++++ Available data

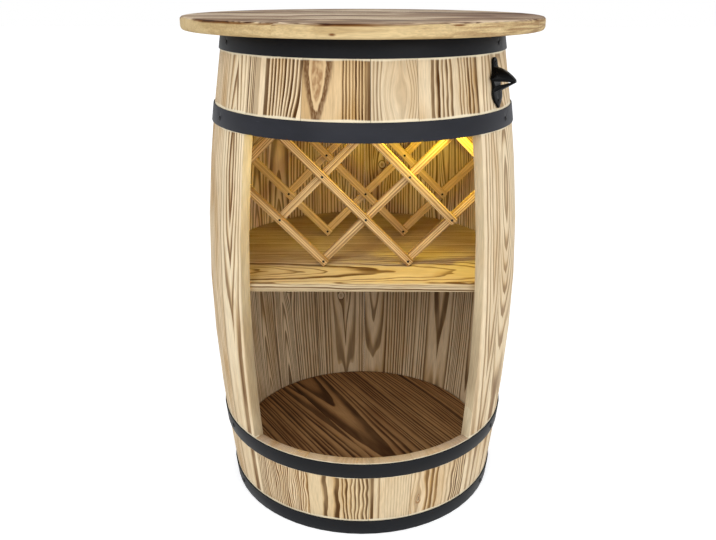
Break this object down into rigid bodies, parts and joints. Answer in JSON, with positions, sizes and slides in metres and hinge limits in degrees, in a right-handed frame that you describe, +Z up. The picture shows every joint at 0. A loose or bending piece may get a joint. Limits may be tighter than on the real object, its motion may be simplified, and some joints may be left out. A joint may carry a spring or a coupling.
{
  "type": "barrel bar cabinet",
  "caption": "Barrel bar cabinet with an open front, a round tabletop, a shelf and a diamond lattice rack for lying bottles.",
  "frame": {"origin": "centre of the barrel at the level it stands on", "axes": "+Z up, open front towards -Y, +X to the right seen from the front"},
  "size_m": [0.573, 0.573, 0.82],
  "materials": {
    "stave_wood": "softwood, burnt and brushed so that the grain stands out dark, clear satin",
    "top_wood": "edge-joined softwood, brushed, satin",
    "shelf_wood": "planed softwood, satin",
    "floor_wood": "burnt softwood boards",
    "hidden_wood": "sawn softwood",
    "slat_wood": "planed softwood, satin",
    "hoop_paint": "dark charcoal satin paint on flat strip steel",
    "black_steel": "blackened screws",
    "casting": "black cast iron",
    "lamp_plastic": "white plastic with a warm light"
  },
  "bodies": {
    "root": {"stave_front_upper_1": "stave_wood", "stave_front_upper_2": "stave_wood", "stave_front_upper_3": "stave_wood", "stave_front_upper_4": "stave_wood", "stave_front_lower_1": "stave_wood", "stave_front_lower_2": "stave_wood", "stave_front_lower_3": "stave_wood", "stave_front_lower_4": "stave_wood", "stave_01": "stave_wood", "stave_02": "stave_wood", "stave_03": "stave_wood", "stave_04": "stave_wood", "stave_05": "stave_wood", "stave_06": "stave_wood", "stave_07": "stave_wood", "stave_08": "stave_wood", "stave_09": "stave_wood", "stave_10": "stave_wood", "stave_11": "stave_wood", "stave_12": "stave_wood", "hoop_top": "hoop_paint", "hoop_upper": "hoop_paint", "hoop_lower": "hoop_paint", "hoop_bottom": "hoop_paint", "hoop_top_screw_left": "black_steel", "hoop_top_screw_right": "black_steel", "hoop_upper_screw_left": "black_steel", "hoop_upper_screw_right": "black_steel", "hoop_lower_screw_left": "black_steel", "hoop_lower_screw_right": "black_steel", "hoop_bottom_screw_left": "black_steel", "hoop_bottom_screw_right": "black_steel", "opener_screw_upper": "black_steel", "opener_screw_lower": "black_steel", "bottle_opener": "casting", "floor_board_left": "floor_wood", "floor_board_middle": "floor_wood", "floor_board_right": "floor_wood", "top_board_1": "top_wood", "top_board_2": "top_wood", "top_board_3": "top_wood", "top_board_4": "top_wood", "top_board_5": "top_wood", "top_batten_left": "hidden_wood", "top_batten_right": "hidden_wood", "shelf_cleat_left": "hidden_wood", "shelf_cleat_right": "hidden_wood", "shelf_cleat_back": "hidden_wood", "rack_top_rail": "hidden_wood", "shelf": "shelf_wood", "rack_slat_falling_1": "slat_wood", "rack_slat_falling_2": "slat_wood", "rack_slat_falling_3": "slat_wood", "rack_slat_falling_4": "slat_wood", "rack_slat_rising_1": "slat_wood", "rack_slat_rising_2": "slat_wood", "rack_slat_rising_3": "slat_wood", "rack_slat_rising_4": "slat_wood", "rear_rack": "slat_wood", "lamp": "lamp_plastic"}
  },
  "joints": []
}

++++++++

:: Given request ::
Reproduce the material precisely, including every line.

:: Output ::
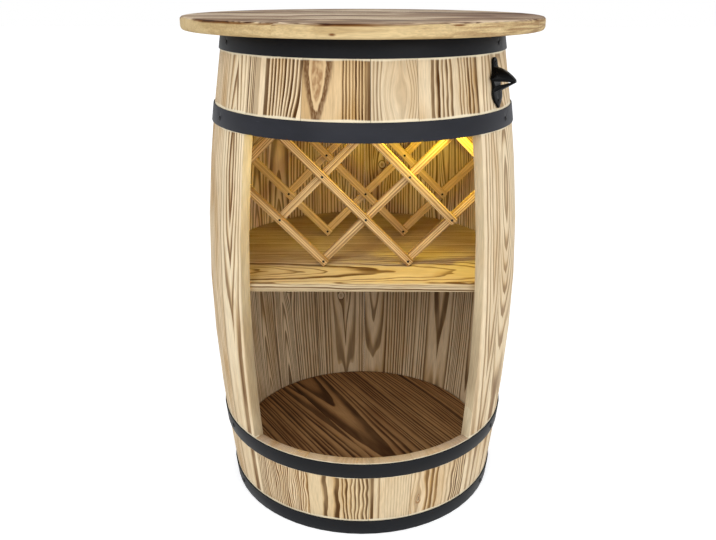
Break this object down into rigid bodies, parts and joints. Answer in JSON, with positions, sizes and slides in metres and hinge limits in degrees, in a right-handed frame that you describe, +Z up. The picture shows every joint at 0. A loose or bending piece may get a joint. Limits may be tighter than on the real object, its motion may be simplified, and some joints may be left out. A joint may carry a spring or a coupling.
{
  "type": "barrel bar cabinet",
  "caption": "Barrel bar cabinet with an open front, a round tabletop, a shelf and a diamond lattice rack for lying bottles.",
  "frame": {"origin": "centre of the barrel at the level it stands on", "axes": "+Z up, open front towards -Y, +X to the right seen from the front"},
  "size_m": [0.573, 0.573, 0.82],
  "materials": {
    "stave_wood": "softwood, burnt and brushed so that the grain stands out dark, clear satin",
    "top_wood": "edge-joined softwood, brushed, satin",
    "shelf_wood": "planed softwood, satin",
    "floor_wood": "burnt softwood boards",
    "hidden_wood": "sawn softwood",
    "slat_wood": "planed softwood, satin",
    "hoop_paint": "dark charcoal satin paint on flat strip steel",
    "black_steel": "blackened screws",
    "casting": "black cast iron",
    "lamp_plastic": "white plastic with a warm light"
  },
  "bodies": {
    "root": {"stave_front_upper_1": "stave_wood", "stave_front_upper_2": "stave_wood", "stave_front_upper_3": "stave_wood", "stave_front_upper_4": "stave_wood", "stave_front_lower_1": "stave_wood", "stave_front_lower_2": "stave_wood", "stave_front_lower_3": "stave_wood", "stave_front_lower_4": "stave_wood", "stave_01": "stave_wood", "stave_02": "stave_wood", "stave_03": "stave_wood", "stave_04": "stave_wood", "stave_05": "stave_wood", "stave_06": "stave_wood", "stave_07": "stave_wood", "stave_08": "stave_wood", "stave_09": "stave_wood", "stave_10": "stave_wood", "stave_11": "stave_wood", "stave_12": "stave_wood", "hoop_top": "hoop_paint", "hoop_upper": "hoop_paint", "hoop_lower": "hoop_paint", "hoop_bottom": "hoop_paint", "hoop_top_screw_left": "black_steel", "hoop_top_screw_right": "black_steel", "hoop_upper_screw_left": "black_steel", "hoop_upper_screw_right": "black_steel", "hoop_lower_screw_left": "black_steel", "hoop_lower_screw_right": "black_steel", "hoop_bottom_screw_left": "black_steel", "hoop_bottom_screw_right": "black_steel", "opener_screw_upper": "black_steel", "opener_screw_lower": "black_steel", "bottle_opener": "casting", "floor_board_left": "floor_wood", "floor_board_middle": "floor_wood", "floor_board_right": "floor_wood", "top_board_1": "top_wood", "top_board_2": "top_wood", "top_board_3": "top_wood", "top_board_4": "top_wood", "top_board_5": "top_wood", "top_batten_left": "hidden_wood", "top_batten_right": "hidden_wood", "shelf_cleat_left": "hidden_wood", "shelf_cleat_right": "hidden_wood", "shelf_cleat_back": "hidden_wood", "rack_top_rail": "hidden_wood", "shelf": "shelf_wood", "rack_slat_falling_1": "slat_wood", "rack_slat_falling_2": "slat_wood", "rack_slat_falling_3": "slat_wood", "rack_slat_falling_4": "slat_wood", "rack_slat_rising_1": "slat_wood", "rack_slat_rising_2": "slat_wood", "rack_slat_rising_3": "slat_wood", "rack_slat_rising_4": "slat_wood", "rear_rack": "slat_wood", "lamp": "lamp_plastic"}
  },
  "joints": []
}